×

Our Dogs And The Winter

Does your dog absolutely adore the winter season or would he rather cuddle up with you on the couch? Either way, just as there are tips to keep your dog safe in the summer, there are also ways to keep your dog happy, healthy and safe throughout the winter months. Winter will be coming to an end soon but we still have some cold, snowy days left upon us.

There is often the misconception that every dog is built to tolerate cold winter temperatures. Your dog does have a coat of fur to assist him with keeping warm; however, many dogs are not able to tolerate the cold for significant amounts of time regardless of their breed. Let’s talk about several commonly seen health conditions caused from the cold temperatures.

First, let’s discuss frostbite. Frostbite begins when your dog’s body begins to pull blood from his extremities (ears, paws, tail) to the center of his body to remain warm. You may even notice your dog’s ears, paws and tail begin to form ice crystals which could severely damage your dog’s extremities for his or her lifetime. A critical fact to note with frostbite is … frostbite is not noticed immediately and symptoms may even take days to notice. The beginning effects of frostbite include pale or grey skin and/or pain when the area is touched. Once the frostbite worsens, the skin could potentially turn black in color, areas may become swollen and/or blister.

The second most common winter health concern is hypothermia. What is hypothermia? Well, this will occur if your dog spends too much time in cold temperatures. In the beginning stages of hypothermia, you will notice your dog shivering and their extremities will become cold. As the stages of hypothermia progress, the dog will appear to be depressed, lethargic and weak. Eventually, her heart rate will begin to decrease and her breathing will slow. Please note, severe hypothermia is a life threatening condition.

How cold is too cold? Well, this depends on a number of factors including your dog’s size, dog’s coat and your dog’s age. This also depends on the wind chill, the level of dampness and the cloud cover outside. Generally speaking though, the recommended temperature if your dog will be outside for an extended period of time is 45 degrees.

If your dog is: a senior-age dog, has a short coat, has health conditions or generally appears cold in the winter time, a sweater may be important during her walk time. If you are looking for a coat for your dog, the coat should reach from the neck to the back of her tail. Keep in mind the jacket does not often protect her extremities so even with a jacket, your dog should not be left out in the cold for extended periods of time.

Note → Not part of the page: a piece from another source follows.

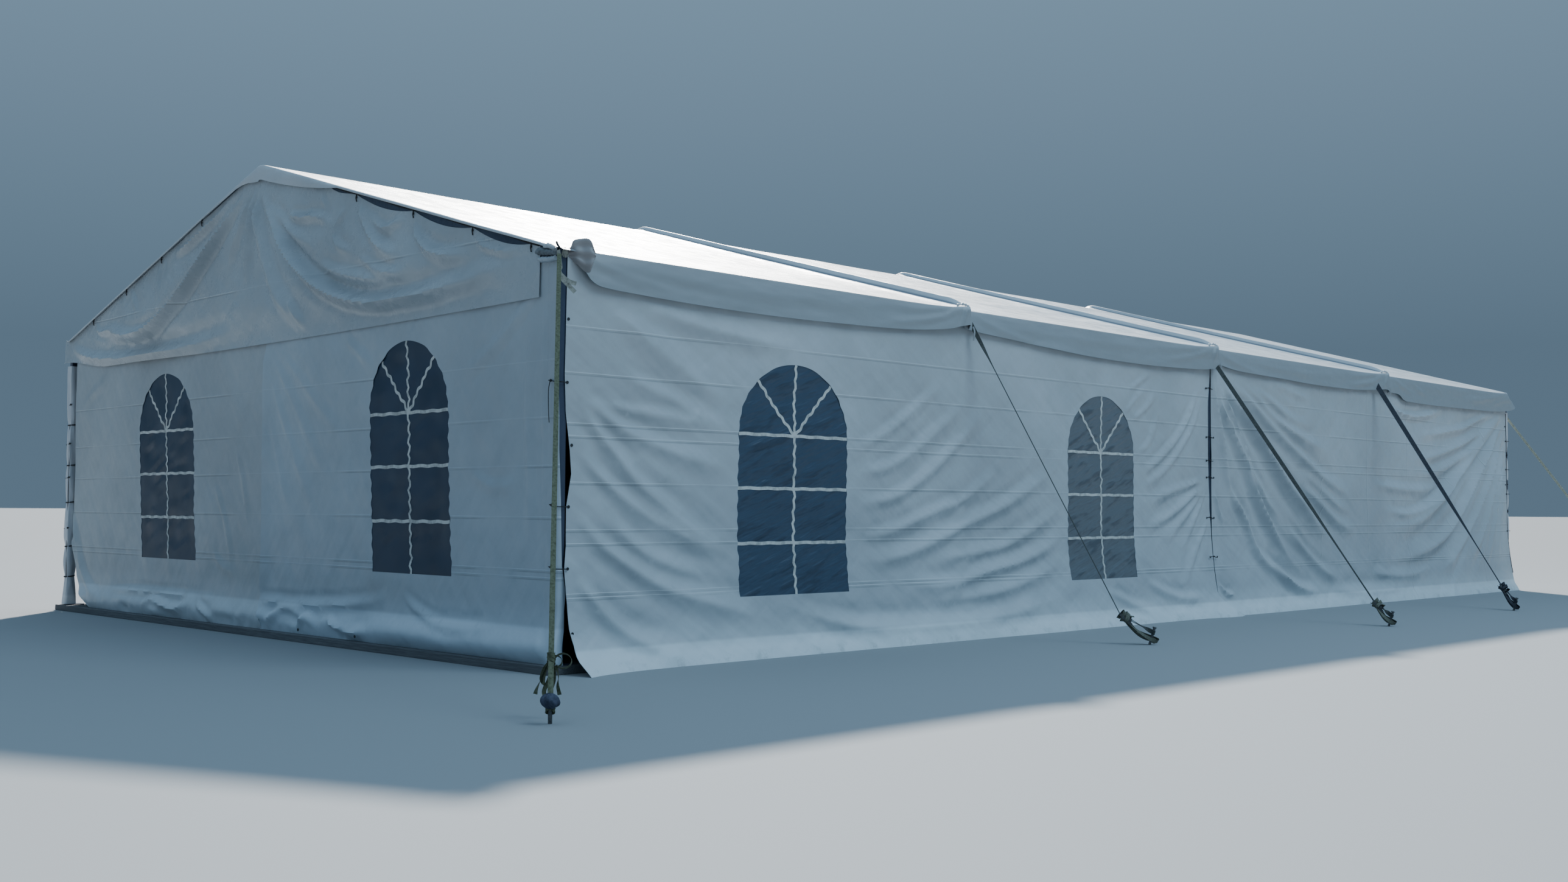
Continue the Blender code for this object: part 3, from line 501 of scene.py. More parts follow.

Just like us, your dog may even get a bit chilly indoors. Sleeping on a cold floor could be uncomfortable for your dog. In homes which have wood floors, even though our homes are heated, these can become uncomfortably cold in the winter months. A dog bed may be extremely appreciated by your dog when placed away from drafts … be sure the dog bed is placed in an area that is familiar and away from a heater.

The winter may also dry your dog’s skin just as winter dries ours. To prevent dry skin, you can add a skin and coat supplement to your dog’s meal routine. Fish oils are generally recommended for this and may also be used all throughout the year to keep a healthy, shiny coat.

When walking your dog in the winter, there may also be salt on his paws. You will want to be sure to clean his paws following a walk if you walk in any areas which may be salted. The salt could potentially burn your dog’s paw pads and is a toxic material so you don’t want him licking it off himself. Dog booties (although they look a bit silly at times) actually provide significant protection to your dog’s paw pads if your dog will tolerate them.

Finally, we get to the topic of antifreeze. Antifreeze is abundant particularly in the winter. Antifreeze attracts your dog due to its sweet aroma and taste. Your dog will happily lick and/or drink any antifreeze he comes in contact with. Antifreeze is extremely toxic and even a minute amount can be fatal. If you suspect your dog has come in contact with antifreeze, you should visit a veterinarian immediately.